With the SOTI dataset, the first decision I had to make was figuring out which aspect of the data to focus on. Of course one could choose to report all – or almost all – the available information, but what I had in mind was a static visualization, in which only a given piece of information could be effectively told. After some time understanding the data and the relationships between its features, I decided to work on the Job Titles – Tasks Time dataset. 

I read that time management is “the art of having the time to do everything that you need, without feeling stressed about it” – I honestly find that to be often so difficult to put into practice! Anyway, since time management topics have always fascinated me, I got excited to visualize this topic, and explore how different professionals manage their time in tackling projects. The Job Titles – Tasks Time dataset links 11 different job titles to five separate tasks involved in the completion of a data visualization project.

Dataset preview

It consists of the following eight columns:

  • RoleMultichoice_composite refers to job titles. It can take 11 different values: Academic/Teacher, Analyst, Cartographer, Designer, Developer, Engineer, Journalist, Leadership (Manager, Director, VP, etc.), Scientist, Student, Teacher, None of these describes my role.
  • TimeWorked refers to the number of worked hours in the latest work week. It can take 7 different values: Fewer than 20 hours, 20–29 hours, 30–39 hours, 40–49 hours, 50–59 hours, 60–69 hours, 70 or more hours.
  • Features about data visualization activities can all take one among 6 values: None, 5 hours or less, 6–10 hours, 11–20 hours, 21–30 hours, More than 30 hours. They are:
    • TimeDataPrep: the amount of hours spent cleaning data in the latest work week.
    • TimeDataAnalysis: the hours spent analyzing data.
    • TimeIdeating: ideating and finding a story. 
    • TimeProducingViz: the actual time spent producing a data visualization.
    • TimeOtherVizTasks: the time allocated to activities not listed above.
  • OtherVizTasks_ is a free-text field where respondents can write the tasks they typically do in addition to the main ones.
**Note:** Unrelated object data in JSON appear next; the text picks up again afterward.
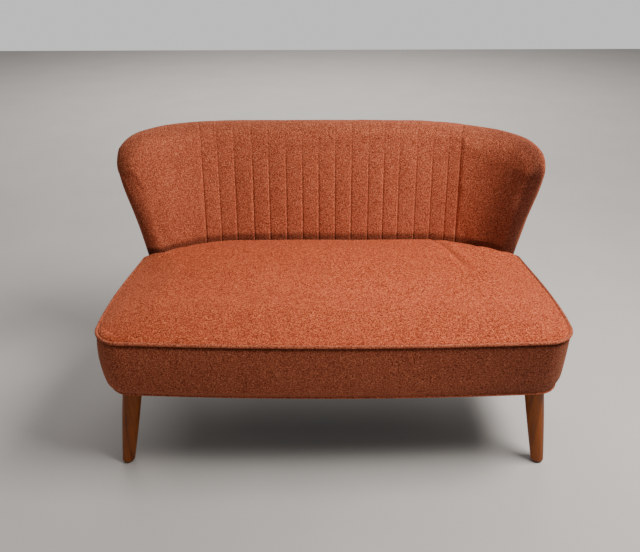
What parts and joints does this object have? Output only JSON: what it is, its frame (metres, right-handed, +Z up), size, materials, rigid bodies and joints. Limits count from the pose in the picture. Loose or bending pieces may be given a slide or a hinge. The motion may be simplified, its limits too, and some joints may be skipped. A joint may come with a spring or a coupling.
{
  "type": "two-seat sofa",
  "caption": "Small cocktail sofa with a channelled wing back, piped seat and splayed turned wooden legs.",
  "frame": {"origin": "on the floor, under the middle of the sofa's footprint", "axes": "+X to the right of someone looking at the front, +Y from the front towards the back, +Z up"},
  "size_m": [1.2512, 0.732, 0.791],
  "materials": {
    "cover_velvet": "short dense pile, rust coloured",
    "leg_wood": "stained, satin",
    "frame_beech": "planed, unfinished",
    "spring_steel": "oiled wire",
    "zinc_steel": "zinc plated",
    "glide_nylon": "matt",
    "hessian": "coarse jute",
    "foam": "open cell foam and wadding",
    "dust_cloth": "thin black cloth"
  },
  "bodies": {
    "root": {"front_rail": "frame_beech", "rear_rail": "frame_beech", "side_rail_left": "frame_beech", "side_rail_right": "frame_beech", "centre_brace": "frame_beech", "corner_block_front_left": "frame_beech", "corner_block_front_right": "frame_beech", "corner_block_rear_left": "frame_beech", "corner_block_rear_right": "frame_beech", "leg_front_left": "leg_wood", "leg_bolt_front_left": "zinc_steel", "glide_front_left": "glide_nylon", "leg_front_right": "leg_wood", "leg_bolt_front_right": "zinc_steel", "glide_front_right": "glide_nylon", "leg_rear_left": "leg_wood", "leg_bolt_rear_left": "zinc_steel", "glide_rear_left": "glide_nylon", "leg_rear_right": "leg_wood", "leg_bolt_rear_right": "zinc_steel", "glide_rear_right": "glide_nylon", "seat_spring_1": "spring_steel", "spring_clip_front_1": "zinc_steel", "spring_clip_rear_1": "zinc_steel", "seat_spring_2": "spring_steel", "spring_clip_front_2": "zinc_steel", "spring_clip_rear_2": "zinc_steel", "seat_spring_3": "spring_steel", "spring_clip_front_3": "zinc_steel", "spring_clip_rear_3": "zinc_steel", "seat_spring_4": "spring_steel", "spring_clip_front_4": "zinc_steel", "spring_clip_rear_4": "zinc_steel", "seat_spring_5": "spring_steel", "spring_clip_front_5": "zinc_steel", "spring_clip_rear_5": "zinc_steel", "seat_spring_6": "spring_steel", "spring_clip_front_6": "zinc_steel", "spring_clip_rear_6": "zinc_steel", "seat_hessian": "hessian", "seat_foam": "foam", "seat_top_cover": "cover_velvet", "seat_border": "cover_velvet", "seat_welt": "cover_velvet", "hem_welt": "cover_velvet", "dust_cover": "dust_cloth", "back_top_rail": "frame_beech", "wing_post_left": "frame_beech", "wing_post_right": "frame_beech", "back_centre_post": "frame_beech", "lower_back_rail_left": "frame_beech", "lower_back_rail_right": "frame_beech", "back_hessian": "hessian", "back_foam": "foam", "back_edge_roll": "foam", "inside_back_panel": "cover_velvet", "inside_wing_left": "cover_velvet", "inside_wing_right": "cover_velvet", "outside_back_cover": "cover_velvet"}
  },
  "joints": []
}
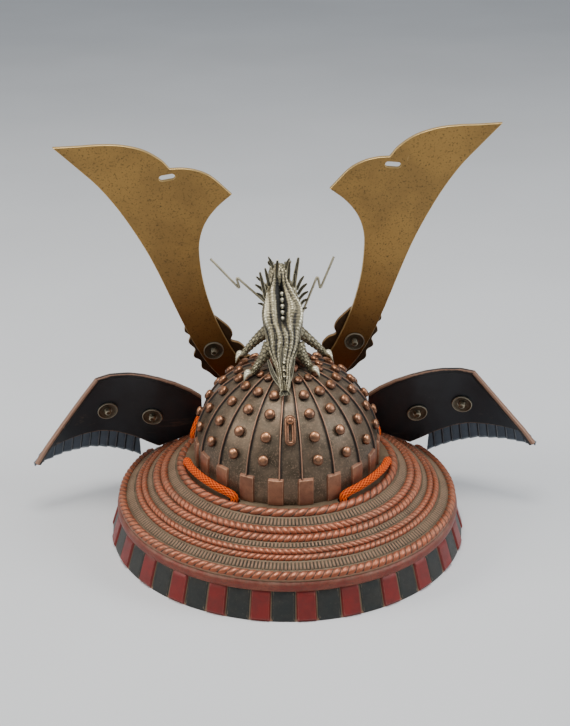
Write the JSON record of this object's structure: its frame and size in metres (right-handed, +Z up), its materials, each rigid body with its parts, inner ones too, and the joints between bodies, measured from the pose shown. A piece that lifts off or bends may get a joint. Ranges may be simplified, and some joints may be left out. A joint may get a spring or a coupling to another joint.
{
  "type": "samurai helmet ornament",
  "caption": "Small cast-metal samurai helmet with a riveted bowl, roped neck guard, black turned-back wings, tall bronze horns, a pewter dragon and an orange chin cord",
  "frame": {"origin": "middle of the helmet's box at the height of its bottom rim", "axes": "+Z is up, +Y is the way the wearer faces, +X is the wearer's right hand side"},
  "size_m": [0.3042, 0.1948, 0.2343],
  "materials": {
    "aged_copper": "aged, rubbed on the edges",
    "roped_copper": "aged, with painted panels",
    "black_lacquer": "satin, worn at the rim",
    "grey_iron": "satin",
    "gold_bronze": "brushed and darkened at the foot",
    "dark_bronze": "dark",
    "pewter": "dull cast, dark in the hollows",
    "dull_steel": "dull",
    "orange_silk": "braided"
  },
  "bodies": {
    "root": {"bowl": "aged_copper", "neck_guard": "roped_copper", "visor": "aged_copper", "chin_cord": "orange_silk", "left_wing": "black_lacquer", "left_pleated_strip": "grey_iron", "left_wing_inner_washer": "dull_steel", "left_wing_inner_screw": "dull_steel", "left_wing_outer_washer": "dull_steel", "left_wing_outer_screw": "dull_steel", "right_wing": "black_lacquer", "right_pleated_strip": "grey_iron", "right_wing_inner_washer": "dull_steel", "right_wing_inner_screw": "dull_steel", "right_wing_outer_washer": "dull_steel", "right_wing_outer_screw": "dull_steel", "horn_holder": "dark_bronze", "left_horn": "gold_bronze", "left_horn_washer": "dull_steel", "left_horn_screw": "dull_steel", "right_horn": "gold_bronze", "right_horn_washer": "dull_steel", "right_horn_screw": "dull_steel", "apex_seat": "aged_copper", "dragon": "pewter", "dragon_left_whisker": "pewter", "dragon_right_whisker": "pewter", "back_ring": "aged_copper", "ring_pin": "aged_copper"}
  },
  "joints": []
}
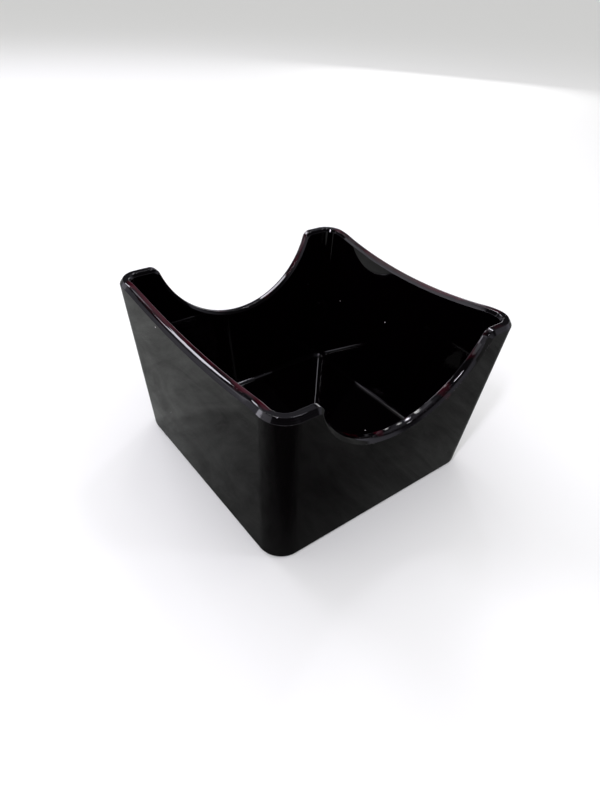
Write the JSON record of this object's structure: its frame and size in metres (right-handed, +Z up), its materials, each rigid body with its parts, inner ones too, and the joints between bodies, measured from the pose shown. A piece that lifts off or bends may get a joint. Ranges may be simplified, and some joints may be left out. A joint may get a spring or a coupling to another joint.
{
  "type": "napkin caddy",
  "caption": "Square open-topped counter caddy for folded napkins, with tapered walls, a deep round finger scoop in two opposite walls and non-slip pads underneath.",
  "frame": {"origin": "on the table, under the middle of the caddy", "axes": "+Z up; the scooped front and back walls face -Y and +Y, the plain side walls face -X and +X"},
  "size_m": [0.1404, 0.1404, 0.0885],
  "materials": {
    "body_plastic": "polished, tinted so deep a red that it reads black except at thin edges",
    "pad_rubber": "matt"
  },
  "bodies": {
    "root": {"caddy_body": "body_plastic", "foot_pad_front_left": "pad_rubber", "foot_pad_front_right": "pad_rubber", "foot_pad_back_left": "pad_rubber", "foot_pad_back_right": "pad_rubber"}
  },
  "joints": []
}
I will unfold each of these points to explain the entire process behind the project, from data preparation to the final data visualization. The preliminary stages of the project (data preparation and analysis) were conducted in Python and are available in my GitHub repo, while the data visualization itself was mainly realised in Adobe Illustrator (AI) with the aid of RAWGraphs.

Data analysis

The SOTI dataset only required a minimal cleaning and preparation. All I needed to do was make small changes such as unifying the encoding for missing values.

The data analysis phase lays the groundwork for every possible next step in the project, whether it is to raise hypotheses or to make decisions. Most of the time, it already entails data visualization – especially when providing a visualization itself is the ultimate goal. Visualizing data is often the only way to summarize the datasets in fewer dimensions, find hidden relationships and insights that one would not get by looking at a long table of numbers.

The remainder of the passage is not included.